GIVEN INSTRUCTION:
Give a verbatim quotation of every record.

Entries from a dataset:
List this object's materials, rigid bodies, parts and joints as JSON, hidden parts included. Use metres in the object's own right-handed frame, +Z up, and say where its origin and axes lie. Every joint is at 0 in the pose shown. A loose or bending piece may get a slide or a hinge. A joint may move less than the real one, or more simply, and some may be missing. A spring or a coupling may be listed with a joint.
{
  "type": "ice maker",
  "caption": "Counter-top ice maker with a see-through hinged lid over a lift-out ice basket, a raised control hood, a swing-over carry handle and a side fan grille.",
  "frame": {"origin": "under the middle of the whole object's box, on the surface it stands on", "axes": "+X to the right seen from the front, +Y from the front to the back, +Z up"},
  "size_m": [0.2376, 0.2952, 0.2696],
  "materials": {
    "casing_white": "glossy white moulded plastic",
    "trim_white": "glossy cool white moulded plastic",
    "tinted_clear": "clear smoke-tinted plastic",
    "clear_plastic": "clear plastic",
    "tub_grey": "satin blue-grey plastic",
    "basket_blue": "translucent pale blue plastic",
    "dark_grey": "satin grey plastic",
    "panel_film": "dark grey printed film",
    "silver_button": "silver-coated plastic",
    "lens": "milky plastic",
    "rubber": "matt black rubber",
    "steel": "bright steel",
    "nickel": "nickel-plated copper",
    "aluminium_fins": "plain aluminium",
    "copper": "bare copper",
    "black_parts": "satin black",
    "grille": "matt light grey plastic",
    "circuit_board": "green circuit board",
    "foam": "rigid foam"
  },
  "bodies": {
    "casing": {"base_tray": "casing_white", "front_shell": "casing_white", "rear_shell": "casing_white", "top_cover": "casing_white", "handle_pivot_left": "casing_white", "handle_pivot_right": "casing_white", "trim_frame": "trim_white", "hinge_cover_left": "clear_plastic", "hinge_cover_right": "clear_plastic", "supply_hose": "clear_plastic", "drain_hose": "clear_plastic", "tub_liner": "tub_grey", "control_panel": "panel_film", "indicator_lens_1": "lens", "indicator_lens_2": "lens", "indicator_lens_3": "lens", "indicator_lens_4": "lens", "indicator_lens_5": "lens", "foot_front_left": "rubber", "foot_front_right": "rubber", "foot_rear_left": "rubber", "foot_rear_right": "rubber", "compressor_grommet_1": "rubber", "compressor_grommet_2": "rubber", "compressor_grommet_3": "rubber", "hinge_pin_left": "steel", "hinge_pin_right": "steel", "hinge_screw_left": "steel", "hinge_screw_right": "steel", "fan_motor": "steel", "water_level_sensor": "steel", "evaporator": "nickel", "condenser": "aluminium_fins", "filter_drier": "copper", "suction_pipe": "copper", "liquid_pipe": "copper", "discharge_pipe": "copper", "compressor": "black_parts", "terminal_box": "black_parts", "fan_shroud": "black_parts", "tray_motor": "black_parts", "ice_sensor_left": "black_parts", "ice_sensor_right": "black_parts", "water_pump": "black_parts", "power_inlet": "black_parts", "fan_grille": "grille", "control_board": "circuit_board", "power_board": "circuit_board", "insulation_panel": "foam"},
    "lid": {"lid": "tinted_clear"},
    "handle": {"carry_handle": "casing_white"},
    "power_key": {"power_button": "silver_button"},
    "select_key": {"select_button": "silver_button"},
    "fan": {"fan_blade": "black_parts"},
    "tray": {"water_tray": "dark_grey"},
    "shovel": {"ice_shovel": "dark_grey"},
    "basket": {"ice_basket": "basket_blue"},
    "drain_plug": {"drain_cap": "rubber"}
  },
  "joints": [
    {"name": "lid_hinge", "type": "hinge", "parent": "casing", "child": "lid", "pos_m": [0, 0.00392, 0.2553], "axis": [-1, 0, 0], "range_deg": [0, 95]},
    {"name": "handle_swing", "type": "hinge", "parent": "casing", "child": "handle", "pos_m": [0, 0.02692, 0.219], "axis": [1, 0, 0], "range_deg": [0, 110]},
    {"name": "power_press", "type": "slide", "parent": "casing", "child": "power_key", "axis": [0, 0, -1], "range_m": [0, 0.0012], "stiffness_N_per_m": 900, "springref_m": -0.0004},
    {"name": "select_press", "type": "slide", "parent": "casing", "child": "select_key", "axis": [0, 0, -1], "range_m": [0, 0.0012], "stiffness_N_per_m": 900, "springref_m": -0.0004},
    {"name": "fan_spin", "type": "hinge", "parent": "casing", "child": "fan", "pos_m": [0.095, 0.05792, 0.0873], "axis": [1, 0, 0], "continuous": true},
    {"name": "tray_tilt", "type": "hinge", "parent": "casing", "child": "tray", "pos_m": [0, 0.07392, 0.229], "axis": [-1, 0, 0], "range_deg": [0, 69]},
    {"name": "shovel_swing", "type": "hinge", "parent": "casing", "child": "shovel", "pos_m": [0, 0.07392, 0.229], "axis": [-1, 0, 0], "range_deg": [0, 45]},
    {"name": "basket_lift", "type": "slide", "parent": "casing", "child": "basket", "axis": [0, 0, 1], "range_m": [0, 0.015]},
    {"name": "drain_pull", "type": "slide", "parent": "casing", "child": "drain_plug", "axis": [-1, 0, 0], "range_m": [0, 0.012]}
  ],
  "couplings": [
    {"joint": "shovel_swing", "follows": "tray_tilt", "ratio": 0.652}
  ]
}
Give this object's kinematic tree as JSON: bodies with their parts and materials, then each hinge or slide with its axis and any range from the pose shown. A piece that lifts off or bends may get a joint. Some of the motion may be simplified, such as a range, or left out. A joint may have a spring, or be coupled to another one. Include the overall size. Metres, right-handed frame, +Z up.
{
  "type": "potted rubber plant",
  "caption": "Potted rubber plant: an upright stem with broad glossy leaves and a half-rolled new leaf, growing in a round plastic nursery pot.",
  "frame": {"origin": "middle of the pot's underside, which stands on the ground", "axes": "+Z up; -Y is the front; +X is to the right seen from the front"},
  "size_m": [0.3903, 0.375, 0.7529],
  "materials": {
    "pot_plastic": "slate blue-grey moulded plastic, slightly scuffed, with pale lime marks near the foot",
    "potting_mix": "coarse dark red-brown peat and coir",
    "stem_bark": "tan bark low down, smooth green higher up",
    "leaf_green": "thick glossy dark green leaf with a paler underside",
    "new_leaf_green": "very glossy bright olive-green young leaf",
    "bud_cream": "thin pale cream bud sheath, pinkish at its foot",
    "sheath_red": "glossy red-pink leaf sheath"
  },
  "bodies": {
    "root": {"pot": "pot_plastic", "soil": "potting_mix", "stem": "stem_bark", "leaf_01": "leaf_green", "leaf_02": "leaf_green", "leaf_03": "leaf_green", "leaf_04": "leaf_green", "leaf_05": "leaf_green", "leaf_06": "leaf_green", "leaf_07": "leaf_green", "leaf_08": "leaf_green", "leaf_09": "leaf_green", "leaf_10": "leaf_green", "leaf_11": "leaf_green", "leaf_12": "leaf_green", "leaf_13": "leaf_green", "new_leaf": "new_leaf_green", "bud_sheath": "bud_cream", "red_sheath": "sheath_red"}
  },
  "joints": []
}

FINAL RESULT:
List this object's materials, rigid bodies, parts and joints as JSON, hidden parts included. Use metres in the object's own right-handed frame, +Z up, and say where its origin and axes lie. Every joint is at 0 in the pose shown. A loose or bending piece may get a slide or a hinge. A joint may move less than the real one, or more simply, and some may be missing. A spring or a coupling may be listed with a joint.
{
  "type": "ice maker",
  "caption": "Counter-top ice maker with a see-through hinged lid over a lift-out ice basket, a raised control hood, a swing-over carry handle and a side fan grille.",
  "frame": {"origin": "under the middle of the whole object's box, on the surface it stands on", "axes": "+X to the right seen from the front, +Y from the front to the back, +Z up"},
  "size_m": [0.2376, 0.2952, 0.2696],
  "materials": {
    "casing_white": "glossy white moulded plastic",
    "trim_white": "glossy cool white moulded plastic",
    "tinted_clear": "clear smoke-tinted plastic",
    "clear_plastic": "clear plastic",
    "tub_grey": "satin blue-grey plastic",
    "basket_blue": "translucent pale blue plastic",
    "dark_grey": "satin grey plastic",
    "panel_film": "dark grey printed film",
    "silver_button": "silver-coated plastic",
    "lens": "milky plastic",
    "rubber": "matt black rubber",
    "steel": "bright steel",
    "nickel": "nickel-plated copper",
    "aluminium_fins": "plain aluminium",
    "copper": "bare copper",
    "black_parts": "satin black",
    "grille": "matt light grey plastic",
    "circuit_board": "green circuit board",
    "foam": "rigid foam"
  },
  "bodies": {
    "casing": {"base_tray": "casing_white", "front_shell": "casing_white", "rear_shell": "casing_white", "top_cover": "casing_white", "handle_pivot_left": "casing_white", "handle_pivot_right": "casing_white", "trim_frame": "trim_white", "hinge_cover_left": "clear_plastic", "hinge_cover_right": "clear_plastic", "supply_hose": "clear_plastic", "drain_hose": "clear_plastic", "tub_liner": "tub_grey", "control_panel": "panel_film", "indicator_lens_1": "lens", "indicator_lens_2": "lens", "indicator_lens_3": "lens", "indicator_lens_4": "lens", "indicator_lens_5": "lens", "foot_front_left": "rubber", "foot_front_right": "rubber", "foot_rear_left": "rubber", "foot_rear_right": "rubber", "compressor_grommet_1": "rubber", "compressor_grommet_2": "rubber", "compressor_grommet_3": "rubber", "hinge_pin_left": "steel", "hinge_pin_right": "steel", "hinge_screw_left": "steel", "hinge_screw_right": "steel", "fan_motor": "steel", "water_level_sensor": "steel", "evaporator": "nickel", "condenser": "aluminium_fins", "filter_drier": "copper", "suction_pipe": "copper", "liquid_pipe": "copper", "discharge_pipe": "copper", "compressor": "black_parts", "terminal_box": "black_parts", "fan_shroud": "black_parts", "tray_motor": "black_parts", "ice_sensor_left": "black_parts", "ice_sensor_right": "black_parts", "water_pump": "black_parts", "power_inlet": "black_parts", "fan_grille": "grille", "control_board": "circuit_board", "power_board": "circuit_board", "insulation_panel": "foam"},
    "lid": {"lid": "tinted_clear"},
    "handle": {"carry_handle": "casing_white"},
    "power_key": {"power_button": "silver_button"},
    "select_key": {"select_button": "silver_button"},
    "fan": {"fan_blade": "black_parts"},
    "tray": {"water_tray": "dark_grey"},
    "shovel": {"ice_shovel": "dark_grey"},
    "basket": {"ice_basket": "basket_blue"},
    "drain_plug": {"drain_cap": "rubber"}
  },
  "joints": [
    {"name": "lid_hinge", "type": "hinge", "parent": "casing", "child": "lid", "pos_m": [0, 0.00392, 0.2553], "axis": [-1, 0, 0], "range_deg": [0, 95]},
    {"name": "handle_swing", "type": "hinge", "parent": "casing", "child": "handle", "pos_m": [0, 0.02692, 0.219], "axis": [1, 0, 0], "range_deg": [0, 110]},
    {"name": "power_press", "type": "slide", "parent": "casing", "child": "power_key", "axis": [0, 0, -1], "range_m": [0, 0.0012], "stiffness_N_per_m": 900, "springref_m": -0.0004},
    {"name": "select_press", "type": "slide", "parent": "casing", "child": "select_key", "axis": [0, 0, -1], "range_m": [0, 0.0012], "stiffness_N_per_m": 900, "springref_m": -0.0004},
    {"name": "fan_spin", "type": "hinge", "parent": "casing", "child": "fan", "pos_m": [0.095, 0.05792, 0.0873], "axis": [1, 0, 0], "continuous": true},
    {"name": "tray_tilt", "type": "hinge", "parent": "casing", "child": "tray", "pos_m": [0, 0.07392, 0.229], "axis": [-1, 0, 0], "range_deg": [0, 69]},
    {"name": "shovel_swing", "type": "hinge", "parent": "casing", "child": "shovel", "pos_m": [0, 0.07392, 0.229], "axis": [-1, 0, 0], "range_deg": [0, 45]},
    {"name": "basket_lift", "type": "slide", "parent": "casing", "child": "basket", "axis": [0, 0, 1], "range_m": [0, 0.015]},
    {"name": "drain_pull", "type": "slide", "parent": "casing", "child": "drain_plug", "axis": [-1, 0, 0], "range_m": [0, 0.012]}
  ],
  "couplings": [
    {"joint": "shovel_swing", "follows": "tray_tilt", "ratio": 0.652}
  ]
}
Give this object's kinematic tree as JSON: bodies with their parts and materials, then each hinge or slide with its axis and any range from the pose shown. A piece that lifts off or bends may get a joint. Some of the motion may be simplified, such as a range, or left out. A joint may have a spring, or be coupled to another one. Include the overall size. Metres, right-handed frame, +Z up.
{
  "type": "potted rubber plant",
  "caption": "Potted rubber plant: an upright stem with broad glossy leaves and a half-rolled new leaf, growing in a round plastic nursery pot.",
  "frame": {"origin": "middle of the pot's underside, which stands on the ground", "axes": "+Z up; -Y is the front; +X is to the right seen from the front"},
  "size_m": [0.3903, 0.375, 0.7529],
  "materials": {
    "pot_plastic": "slate blue-grey moulded plastic, slightly scuffed, with pale lime marks near the foot",
    "potting_mix": "coarse dark red-brown peat and coir",
    "stem_bark": "tan bark low down, smooth green higher up",
    "leaf_green": "thick glossy dark green leaf with a paler underside",
    "new_leaf_green": "very glossy bright olive-green young leaf",
    "bud_cream": "thin pale cream bud sheath, pinkish at its foot",
    "sheath_red": "glossy red-pink leaf sheath"
  },
  "bodies": {
    "root": {"pot": "pot_plastic", "soil": "potting_mix", "stem": "stem_bark", "leaf_01": "leaf_green", "leaf_02": "leaf_green", "leaf_03": "leaf_green", "leaf_04": "leaf_green", "leaf_05": "leaf_green", "leaf_06": "leaf_green", "leaf_07": "leaf_green", "leaf_08": "leaf_green", "leaf_09": "leaf_green", "leaf_10": "leaf_green", "leaf_11": "leaf_green", "leaf_12": "leaf_green", "leaf_13": "leaf_green", "new_leaf": "new_leaf_green", "bud_sheath": "bud_cream", "red_sheath": "sheath_red"}
  },
  "joints": []
}